ERROR The following command failed:

/tmp/61195.1.all.q/_MEIWcirmK/parsnp /disk1/parsnpAligner.ini Please veryify input data and restart Parsnp. If the problem persists please contact the Parsnp development team. ERROR


SETTINGS: |-refgenome: autopick |-aligner: libMUSCLE |-seqdir: |-outdir:
|-OS: Linux |-threads: 16


bkille commented 4 years ago

@sunctx that looks like a CentOS distro of linux. I haven't tested on that but will try to make a binary that works for that (and WSL2). In the meantime, you can try building from source and see if that fixes the issue.

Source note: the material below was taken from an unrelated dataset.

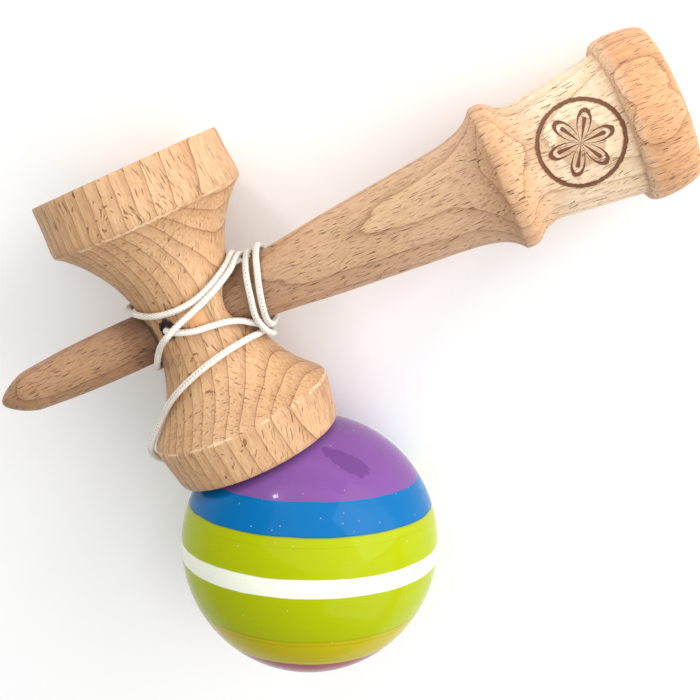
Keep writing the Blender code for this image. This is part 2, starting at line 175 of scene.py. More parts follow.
# ---------------------------------------------------------------- camera
def add_camera():
    right = CAMERA_RIGHT.normalized()
    back = right.cross(CAMERA_UP).normalized()
    up = back.cross(right)
    turn = Matrix((right, up, back)).transposed().to_4x4()
    data = bpy.data.cameras.new("camera")
    data.sensor_width, data.lens = SENSOR_WIDTH, LENS
    data.clip_start, data.clip_end = 0.01, 20.0
    camera = bpy.data.objects.new("camera", data)
    camera.matrix_world = TOY @ Matrix.Translation(CAMERA_PLACE * MM) @ turn
    bpy.context.scene.collection.objects.link(camera)
    bpy.context.scene.camera = camera
    return camera


# ---------------------------------------------------------------- shader graphs
class Graph:
    """Short names for the nodes of one material."""

    def __init__(self, name):
        self.material = bpy.data.materials.new(name)
        self.material.use_nodes = True
        self.tree = self.material.node_tree
        self.shader = self.tree.nodes["Principled BSDF"]

    def node(self, kind, inputs=(), out=0, **settings):
        made = self.tree.nodes.new(kind)
        for key, value in settings.items():
            setattr(made, key, value)
        for key, value in dict(inputs).items():
            self.set(made.inputs[key], value)
        return made.outputs[out]

    def set(self, socket, value):
        if isinstance(value, bpy.types.NodeSocket):
            self.tree.links.new(value, socket)
        elif isinstance(value, (tuple, list)) and socket.type == "RGBA" and len(value) == 3:
            socket.default_value = (*value, 1.0)
        else:
            socket.default_value = value

    def math(self, operation, a, b=0.0, c=0.0, clamp=False):
        return self.node("ShaderNodeMath", {0: a, 1: b, 2: c}, operation=operation, use_clamp=clamp)

    def add(self, a, b):
        return self.math("ADD", a, b)

    def sub(self, a, b):
        return self.math("SUBTRACT", a, b)

    def mul(self, a, b):
        return self.math("MULTIPLY", a, b)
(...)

sunctx commented 4 years ago

@bkille thanks for your efforts.

sunctx commented 4 years ago

I understand now. The output is:

Segmentation fault

I am wondering if this result from "out of memory".

bkille commented 4 years ago

@sunctx If memory is an issue, running with 1 thread may help. You can also view memory usage using top or htop.

sunctx commented 4 years ago

Dear bkille, Thank you very much for the software. I am trying to parsnp ~ 1700 Klebsiella pneumoniae genomes on a server cluster (ten nodes, 16 threads and 126G RAM per node), and parsnp 1.2 always come up with #81 this error (no difficulties in genomes alignment of a small sample sizes, up to 500 genomes). When runing on ~ 1700 genomes, I found the RAM increased gradually to 126GB and the job was then killed (out of memory). Thus I added -P 35000000 (or -P 35000, or -P 90000, or -P 90, -P 35, −P 35GB), while each won’t stop the memory usage increase up to 126GB, which resulted the job killed and my #81 error.

So, i am appreciate if you could tell:

Thanks in advance and have a nice weekend.

/Sun

bkille commented 4 years ago

@bwanderson3 We have fixed the WSL issue in the most recent build of parsnp. The conda package is stilll waiting to be pulled, however you're welcome to try the packaged release

bwanderson3 commented 4 years ago

@bkille This build worked on the test dataset (mers_virus). Thank you very much!